B. Counsel of Record:
Opposing Side
Evan L. Schwab argued the cause for petitioners. With him on the briefs were P. Cameron DeVore and Bruce E.H. Johnson. Malcolm L. Edwards argued the cause for respondents. With him on the brief was Charles K. Wiggins.
C. The Arguments:
Opposing Side
Unavailable Unavailable
Opposing Side
James C. Goodale, John G. Koeltl, Burt Neuborne, Charles S. Sims, W. Terry Maguire, Anthony Epstein, Erwin G. Krasnow, Bruce W. Sanford, J. Laurent Scharff, Richard M. Schmidt, Jr., and Donald F. Luke filed a brief  urging reversal for the American Civil Liberties Union et al. as amici curiae. No amici curiae briefs were filed on behalf of Respondent.

"In addressing the First Amendment question presented here, it is necessary to consider whether the 'practice in question [furthers] an important or substantial governmental interest unrelated to the suppression of expression' and whether 'the limitation of First Amendment freedoms [is] no greater than is necessary or essential to the protection of the particular governmental interest involved...' [reference to Procunier v. Martinez].

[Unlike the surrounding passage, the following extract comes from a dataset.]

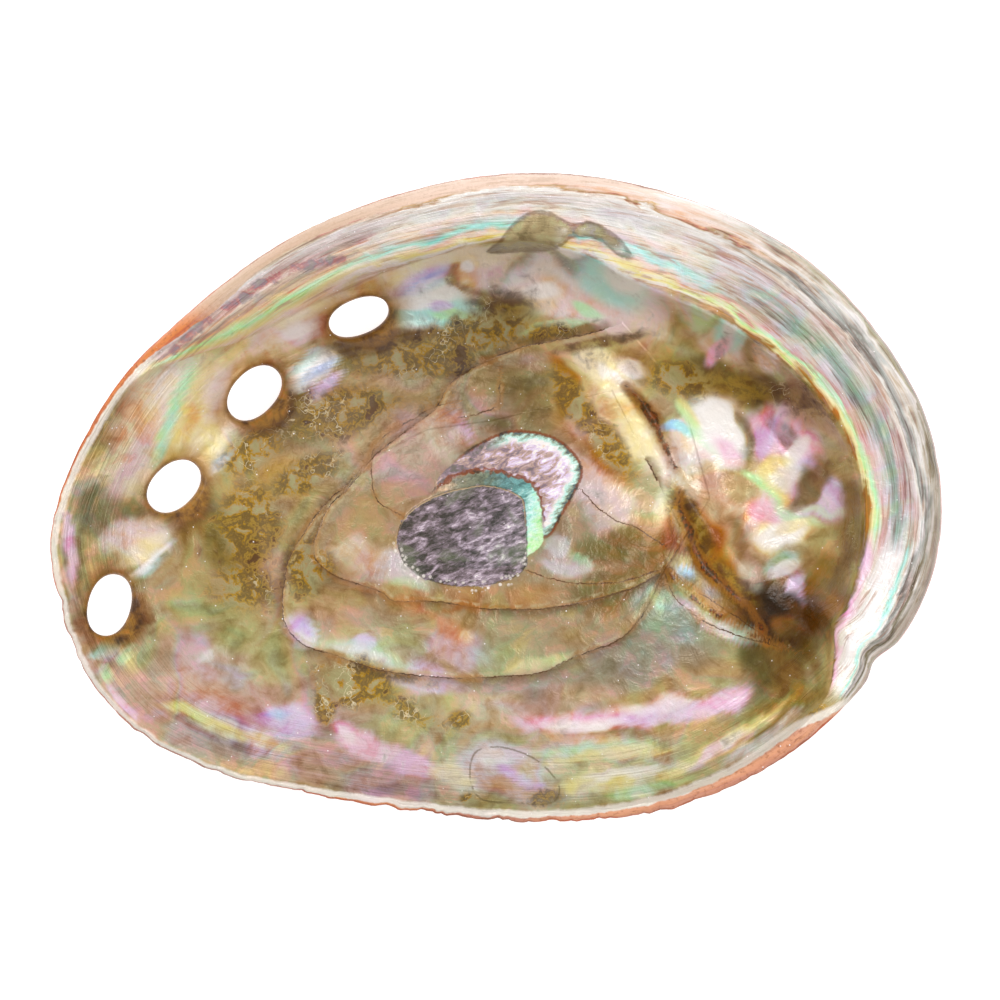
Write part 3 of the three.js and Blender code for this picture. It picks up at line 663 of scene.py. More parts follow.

Judicial limitations on a party's ability to disseminate information discovered in advance of trial implicates the First Amendment rights of the restricted party to a far lesser extent than would restraints on dissemination of information in other contexts. Rules authorizing discovery are a matter of legislative grace. A litigant has no First Amendment right of access to information made available only for purposes of trying his suit. Furthermore, restraints placed on discovered information are not a restriction on a traditionally public source of information.

Rule 26(c) furthers a substantial governmental interest unrelated to the suppression of expression. Liberal pretrial discovery under the State's Rules has a significant potential for abuse. There is an opportunity for litigants to obtain - incidentally or purposefully - information that not only is irrelevant but, if publicly released, could be damaging to reputation and privacy. The prevention of such abuse is sufficient justification for the authorization of protective orders.

The provision for protective orders in the Washington Rules - conferring broad discretion on the trial court - requires, in itself, no heightened First Amendment scrutiny. The unique character of the discovery process requires that the trial court have substantial latitude to fashion protective orders.

In this case, the trial court entered the protective order upon a showing that constituted good cause as required by Rule 26(c). Also, the order is limited to the context of pretrial civil discovery, and does not restrict dissemination if the information is obtained from other sources. It is sufficient for purposes of this Court's decision that the highest court in the State found no abuse of discretion in the trial court's decision to issue a protective order pursuant to a constitutional state law...

Held: The protective order issued in this case does not offend the First Amendment... affirmed"

Justice Vote: 0 Pro vs. 9 Con

  • Powell, L. Con  (Wrote majority opinion)
  • Burger, W. Con  (Joined majority opinion)
  • White, B. Con  (Joined majority opinion)
  • Blackmun, H. Con  (Joined majority opinion)
  • Rehnquist, W. Con  (Joined majority opinion)
  • Stevens, J. Con  (Joined majority opinion)
  • O’Connor, S. Con  (Joined majority opinion)
  • Brennan, W. Con  (Wrote concurring opinion)
  • Marshall, T. Con  (Joined Brennan’s concurrence)

The ACLU filed as amicus urging reversal; the US Supreme Court affirmed the Washington Supreme Court decision in a 9-0 vote, giving the ACLU an apparent loss.